Leonardo DiCaprio ‘Thankful’ Sharon Stone Paid His 1995 Acting Salary

Leonardo DiCaprio revealed to E! News that he has thanked Sharon Stone “many times” for paying his acting salary in 1995 when the studio refused to cast him in Sam Raimi’s revisionist Western drama “The Quick and the Dead.” DiCaprio was coming off his Oscar-nominated breakthrough role in “What’s Eating Gilbert Grape” at the time, and Stone was quite eager to work with the young star. She was adamant about casting DiCaprio and Russel Crowe in the film, and she was willing to pay for it.

“She said, ‘These are the two actors I want to work with,’” DiCaprio recalled. “It’s incredible. She’s been a huge champion of cinema and giving other actors opportunities, so I’m very thankful.”

“I’ve thanked her many times,” he added. “I don’t know if I sent her an actual, physical thank-you gift, but I cannot thank her enough.”

In “The Quick and the Dead,” Stone starred as a gunslinger who visits a frontier town and clashes with its leader (Gene Hackman). In her 2021 memoir, “The Beauty of Living Twice,” she revealed that she paid for DiCaprio’s salary herself after studio TriStar Pictures refused to cast him (via Insider).

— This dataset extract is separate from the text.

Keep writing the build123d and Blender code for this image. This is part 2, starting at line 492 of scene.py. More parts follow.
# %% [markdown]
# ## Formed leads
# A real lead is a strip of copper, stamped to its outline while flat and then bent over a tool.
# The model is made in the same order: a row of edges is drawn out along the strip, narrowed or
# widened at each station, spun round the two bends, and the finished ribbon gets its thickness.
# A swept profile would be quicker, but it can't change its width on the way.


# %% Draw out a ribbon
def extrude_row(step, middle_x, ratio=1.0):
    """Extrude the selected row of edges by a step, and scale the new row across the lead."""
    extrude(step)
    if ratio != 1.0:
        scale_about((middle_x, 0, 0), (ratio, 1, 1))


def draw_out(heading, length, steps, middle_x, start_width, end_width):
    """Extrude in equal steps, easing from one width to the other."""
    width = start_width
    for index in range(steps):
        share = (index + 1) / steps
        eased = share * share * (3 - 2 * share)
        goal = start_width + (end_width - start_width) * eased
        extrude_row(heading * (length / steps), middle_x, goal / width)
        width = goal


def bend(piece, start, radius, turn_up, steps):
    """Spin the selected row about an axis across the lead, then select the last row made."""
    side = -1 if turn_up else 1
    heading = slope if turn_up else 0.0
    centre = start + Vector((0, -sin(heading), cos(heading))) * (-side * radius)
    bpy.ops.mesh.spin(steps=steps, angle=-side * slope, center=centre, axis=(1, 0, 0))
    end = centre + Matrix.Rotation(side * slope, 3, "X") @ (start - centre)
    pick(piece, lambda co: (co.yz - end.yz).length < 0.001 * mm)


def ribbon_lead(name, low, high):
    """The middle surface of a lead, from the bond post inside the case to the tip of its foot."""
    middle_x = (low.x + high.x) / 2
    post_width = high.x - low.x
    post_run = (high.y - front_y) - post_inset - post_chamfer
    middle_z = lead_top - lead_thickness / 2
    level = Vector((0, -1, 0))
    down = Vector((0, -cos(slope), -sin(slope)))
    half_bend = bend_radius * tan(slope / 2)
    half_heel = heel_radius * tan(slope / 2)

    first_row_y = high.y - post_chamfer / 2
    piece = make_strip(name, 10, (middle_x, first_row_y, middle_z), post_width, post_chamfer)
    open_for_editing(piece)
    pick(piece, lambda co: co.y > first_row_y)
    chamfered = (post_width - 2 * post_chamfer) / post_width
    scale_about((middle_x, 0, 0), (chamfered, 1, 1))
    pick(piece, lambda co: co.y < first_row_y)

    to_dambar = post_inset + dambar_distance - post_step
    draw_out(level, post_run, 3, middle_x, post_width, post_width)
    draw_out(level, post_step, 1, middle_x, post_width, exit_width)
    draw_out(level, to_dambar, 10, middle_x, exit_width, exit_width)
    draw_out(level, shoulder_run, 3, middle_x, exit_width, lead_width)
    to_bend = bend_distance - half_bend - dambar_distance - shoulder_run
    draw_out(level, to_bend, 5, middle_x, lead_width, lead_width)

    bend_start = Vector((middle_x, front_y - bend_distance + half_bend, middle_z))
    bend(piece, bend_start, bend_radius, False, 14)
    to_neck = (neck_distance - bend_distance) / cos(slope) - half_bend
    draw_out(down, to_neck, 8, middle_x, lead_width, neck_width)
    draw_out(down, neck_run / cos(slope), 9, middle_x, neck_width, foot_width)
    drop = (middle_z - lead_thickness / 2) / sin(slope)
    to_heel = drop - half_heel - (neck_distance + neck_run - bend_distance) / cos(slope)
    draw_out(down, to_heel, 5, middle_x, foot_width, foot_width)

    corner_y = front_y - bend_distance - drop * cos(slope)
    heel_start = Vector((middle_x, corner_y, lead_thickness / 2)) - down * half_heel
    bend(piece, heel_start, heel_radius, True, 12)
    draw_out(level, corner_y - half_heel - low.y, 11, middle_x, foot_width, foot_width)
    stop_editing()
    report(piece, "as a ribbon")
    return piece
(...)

“This kid named Leonardo DiCaprio was the only one who nailed the audition,” Stone wrote, adding that she auditioned a handful of teen actors for the role of The Kid. “In my opinion he was the only one who came in and cried, begging his father to love him as he died in the scene.”

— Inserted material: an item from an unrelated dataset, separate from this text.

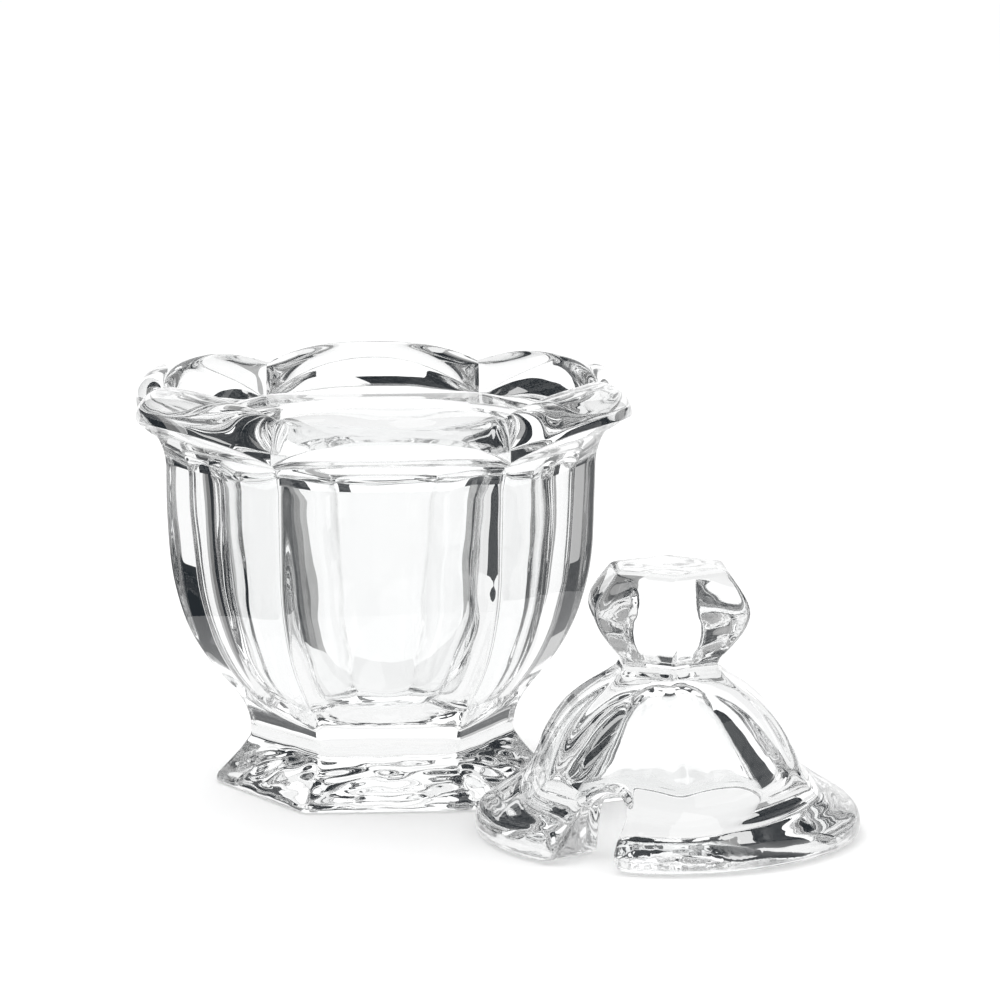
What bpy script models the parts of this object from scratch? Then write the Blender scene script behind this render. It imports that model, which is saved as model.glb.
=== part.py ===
"""Crystal pot with a scalloped rim, and its spoon-notched lid standing beside it.

Millimetres while drawing, metres in the objects. Origin: centre of the pot's foot,
on the table. One flat panel of the pot faces -Y. Z is up.
"""

import math

import bmesh
import bpy
from mathutils import Vector

MM = 0.001
SECTORS = 6
SECTOR = 60.0
HALF = 30.0
HEX_MID = math.cos(math.radians(HALF))

# Azimuths inside one sector, in degrees from an arris, closer together near the arris.
OFFSETS = (-23.5, -17.0, -11.0, -6.0, -2.5, 0.0, 2.5, 6.0, 11.0, 17.0, 23.5, 30.0)

# Pot, outside from the table up: (radius on the arris, height, sharpness of the arris).
POT_OUTSIDE = (
    (32.2, 0.0, 60.0),
    (32.8, 0.5, 60.0),
    (32.6, 1.3, 60.0),
    (31.4, 2.8, 60.0),
    (29.7, 4.7, 60.0),
    (28.0, 6.6, 56.0),
    (26.6, 8.5, 50.0),
    (26.1, 9.2, 46.0),
    (25.9, 10.6, 40.0),
    (26.1, 12.6, 36.0),
    (26.8, 14.8, 36.0),
    (27.8, 16.6, 38.0),
    (29.1, 18.4, 40.0),
    (31.4, 21.2, 50.0),
    (33.9, 24.4, 60.0),
    (36.1, 27.8, 70.0),
    (38.1, 31.8, 80.0),
    (39.6, 36.0, 80.0),
    (40.7, 40.5, 80.0),
    (41.3, 45.0, 80.0),
    (41.7, 51.0, 80.0),
    (41.9, 58.0, 80.0),
    (42.0, 63.2, 80.0),
)

# Pot, round cavity from its mouth down: (radius, height).
POT_CAVITY = (
    (31.2, 71.0),
    (30.5, 70.5),
    (30.1, 69.4),
    (29.9, 60.0),
    (29.6, 52.0),
    (28.9, 44.0),
    (27.6, 37.0),
    (25.6, 30.5),
    (22.8, 25.0),
    (19.0, 20.4),
    (14.0, 17.0),
    (8.0, 15.3),
    (3.0, 15.0),
)

# Scalloped rim: every lobe is an arc of this radius about this distance from the axis.
LOBE_RADIUS = 27.0
LOBE_CENTRE = 24.0
EDGE_LOW = 69.2
EDGE_RISE = 5.6
EDGE_LAND = 0.8
CREST_LOW = 77.6
CREST_RISE = 3.4
CREST_RADIUS = 42.2
CREST_SWELL = 0.4
LEDGE_HEIGHT = 71.0
LEDGE_ARRIS = 42.0
LEDGE_SHARPNESS = 40.0
CREASE_POWER = 2.5
COVE_STEPS = 5
PILLOW_STEPS = 7
INNER_STEPS = 6

# Lid, outside from the table up: (radius on the ridge, height, share of hexagon, sharpness).
LID_OUTSIDE = (
    (35.5, 0.0, 0.0, 16.0),
    (36.1, 0.5, 0.0, 16.0),
    (36.4, 1.8, 0.0, 16.0),
    (36.2, 3.4, 0.0, 16.0),
    (35.4, 4.9, 0.0, 16.0),
    (34.1, 6.1, 0.04, 16.0),
    (32.2, 7.4, 0.16, 16.0),
    (30.2, 8.9, 0.36, 18.0),
    (28.4, 10.7, 0.62, 20.0),
    (27.0, 13.2, 0.84, 24.0),
    (26.0, 16.2, 1.0, 28.0),
    (24.7, 18.8, 1.0, 30.0),
    (23.2, 21.2, 1.0, 30.0),
    (21.4, 23.4, 1.0, 30.0),
    (19.2, 25.4, 1.0, 28.0),
    (16.6, 27.3, 1.0, 26.0),
    (14.0, 28.9, 1.0, 24.0),
    (12.1, 30.1, 1.0, 22.0),
    (10.7, 31.2, 1.0, 22.0),
    (10.1, 32.3, 1.0, 26.0),
    (10.4, 33.5, 1.0, 30.0),
    (11.8, 35.0, 1.0, 34.0),
    (13.6, 37.0, 1.0, 36.0),
    (15.3, 39.2, 1.0, 36.0),
    (16.3, 41.2, 1.0, 34.0),
    (16.6, 42.8, 1.0, 34.0),
    (16.2, 44.4, 1.0, 36.0),
    (14.9, 46.6, 1.0, 40.0),
    (13.2, 48.8, 1.0, 44.0),
    (12.0, 50.2, 1.0, 44.0),
    (11.3, 50.7, 1.0, 44.0),
)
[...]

Stone recalled the studio telling her, “Why an unknown, Sharon, why are you always shooting yourself in the foot?’”

“The studio said if I wanted him so much, I could pay him out of my own salary. So I did,” Stone continued.

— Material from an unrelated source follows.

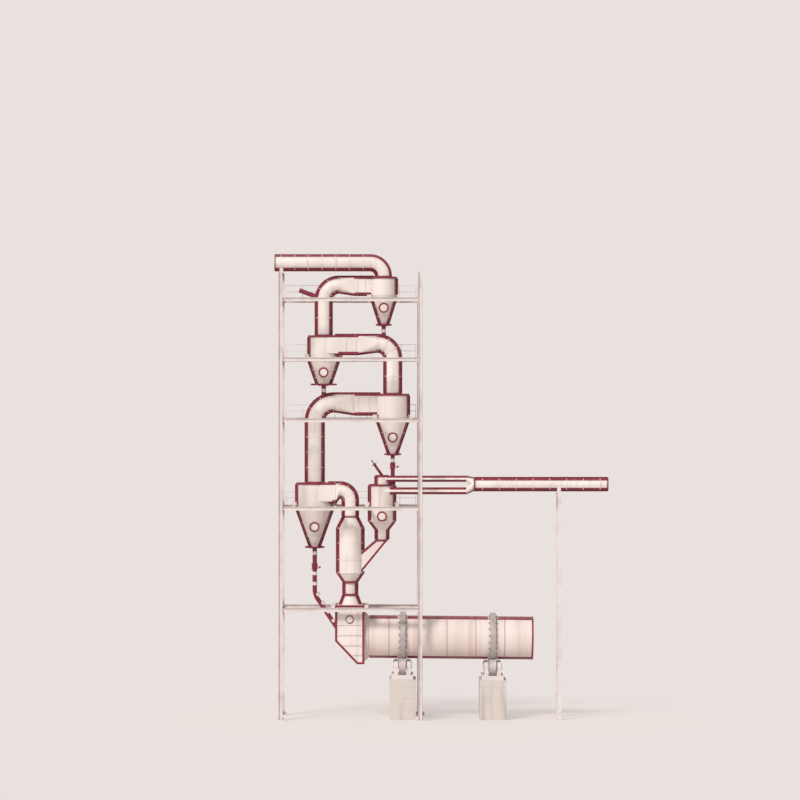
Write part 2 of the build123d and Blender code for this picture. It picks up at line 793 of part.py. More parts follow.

The encounter with the studio and deciding to pay DiCaprio herself partially motivated Stone into becoming a producer, where she could fight for the talent she believed deserved the job.

“Getting a producer credit as an actress is often thought of in my business as a ‘vanity deal,’ meaning they pay you for the job but shut the fuck up and stay out of the way,” Stone wrote in her memoir. “I won’t accept a vanity deal and let them know that upfront. This is illegal, I say, and I like to work within the law. That gets a lot of silence and not a lot of joy on the other end.”

“The Quick and the Dead” opened in 1995 alongside other DiCaprio-starring features such as “The Basketball Diaries” and “Total Eclipse.” The following year, DiCaprio’s career exploded with the success of James Cameron’s “Titanic.” The Oscar winner is currently in theaters as the star of Martin Scorsese’s “Killers of the Flower Moon.”